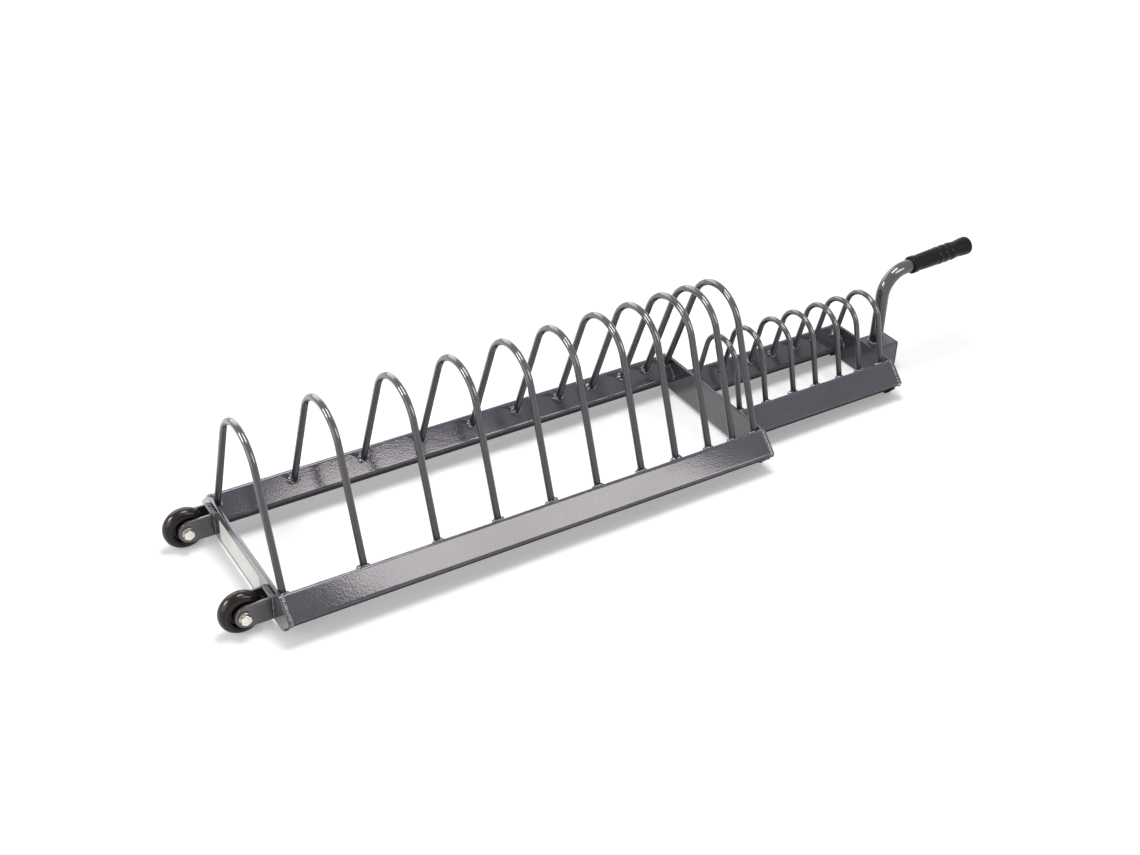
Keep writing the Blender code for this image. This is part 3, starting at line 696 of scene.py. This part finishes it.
def gripProfile():
    # (depth, radius) from the bore's bottom, out of its mouth, back along the outside, into the end's recess
    bore = handle["radius"] + cart["fitGap"]
    bevel, mouth, shoulder = grip["bevel"], grip["mouthRound"], grip["collarRound"]
    rows = [(grip["length"] - grip["endWall"], bore), (bevel, bore), (0, bore + bevel)]
    bits, _ = arc(mouth, 180, 90, 6)
    rows += (bits + [mouth, grip["collarRadius"] - mouth]).tolist()
    bits, _ = arc(shoulder, 90, 10, 5)
    rows += (bits + [grip["collarLength"] - shoulder, grip["collarRadius"] - shoulder]).tolist()
    rows.append((grip["collarLength"] + grip["collarFillet"], grip["waistRadius"] + grip["collarFillet"]))
    flareStart = grip["length"] - grip["flareLength"]
    ribsStart = flareStart - grip["ribPitch"] * grip["ribCount"]
    share = np.linspace(0.03, 1, grip["swellSteps"])
    swell = (grip["bellyRadius"] - grip["waistRadius"]) * np.sin(np.pi / 2 * share)
    depth = grip["collarLength"] + (ribsStart - grip["collarLength"]) * share
    rows += np.stack([depth, grip["waistRadius"] + swell], 1).tolist()
    ribs = np.linspace(0, grip["ribCount"], grip["ribCount"] * grip["ribSteps"] + 1)[1:]
    bulge = np.clip(1 - (np.abs(ribs % 1 - 0.5) / grip["ribHalfWidth"]) ** 2, 0, 1) ** grip["ribFullness"]
    rows += np.stack([ribsStart + grip["ribPitch"] * ribs,
                      grip["bellyRadius"] + (grip["ribRadius"] - grip["bellyRadius"]) * bulge], 1).tolist()
    run = grip["flareLength"] - grip["flareRound"]
    share = np.linspace(0.05, 1, grip["flareSteps"])
    settled = np.clip(share / grip["flareSettle"], 0, 1)
    settle = grip["bellyRadius"] - (grip["bellyRadius"] - grip["waistRadius"]) * settled
    widen = (grip["flareRadius"] - grip["waistRadius"]) * share**2 * (3 - 2 * share)
    rows += np.stack([flareStart + run * share, settle + widen], 1).tolist()
    bits, _ = arc(grip["flareRound"], 84, 14, 9)
    rows += (bits + [grip["length"] - grip["flareRound"], grip["flareRadius"] - grip["flareRound"]]).tolist()
    recess, deep = grip["recessRadius"], grip["length"] - grip["recessDepth"]
    rows += [(grip["length"], recess + bevel), (grip["length"] - grip["recessBreak"], recess),
             (deep, recess - bevel), (deep - grip["recessDish"], recess - grip["recessDraft"]),
             (deep - grip["recessDish"], bevel)]
    return np.array(rows)


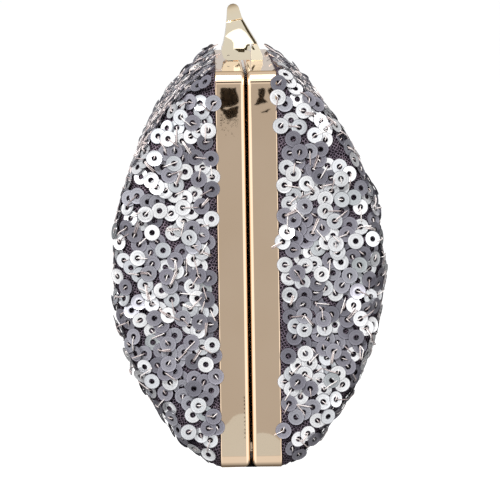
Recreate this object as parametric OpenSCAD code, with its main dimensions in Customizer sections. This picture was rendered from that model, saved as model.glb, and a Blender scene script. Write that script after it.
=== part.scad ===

*Task requirements*: Each line from the one containing "Recreate this object" to the end of the listing above should be copied exactly, and nothing else.

*Result below*:
Recreate this object as parametric OpenSCAD code, with its main dimensions in Customizer sections. This picture was rendered from that model, saved as model.glb, and a Blender scene script. Write that script after it.
=== part.scad ===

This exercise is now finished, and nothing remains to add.